An F4-Style Involutive Basis Algorithm
Abstract
How to solve a linear equation system? The echelon form of this system will be obtained by Gaussian elimination then give us the solution. Similarly, Grebner Basis is the "nice form" of nonlinear equation systems that can span all the polynomials in the given ideal [4]. So we can use Grebner Basis to analyze the solution of a nonlinear equation system. But how to compute a Grebner Basis? There exist several ways to do it. Buchberger's algorithm is the original method [2]. Gebauer-Moller algorithm [6] is a refined Buchberger's algorithm. The F4 algorithm [5] uses matrix reduction to compute efficiently. Involutive Basis algorithm [8, 1, 12] is an effective method avoiding much ambiguity in the other algorithms.
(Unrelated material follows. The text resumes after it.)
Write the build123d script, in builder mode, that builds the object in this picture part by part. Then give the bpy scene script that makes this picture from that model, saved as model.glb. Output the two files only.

In Chapters 1 and 2 we describe two well-known methods of computing Grebner Basis called Buchberger's and F4 algorithm. In Chapter 3 after presenting the definition of involutive division we give a detailed formulation of basic and improved Involutive Basis algorithm. We will see that there exists ambiguity both in Buchberger's and F4 algorithm. But in the method of Involutive Basis Algorithm, the ambiguity for the choice of prolonagation has been avoided. So in Chapter 4 we combine the F4 algorithm and Involutive Basis algorithm in order to obtain a new approach that can reduce polynomials faster as well as avoid ambiguity. The combined algorithm called F4-involutive is a partial result due to its efficiency. More work such as implementing Buchberger's criteria would be done in the future.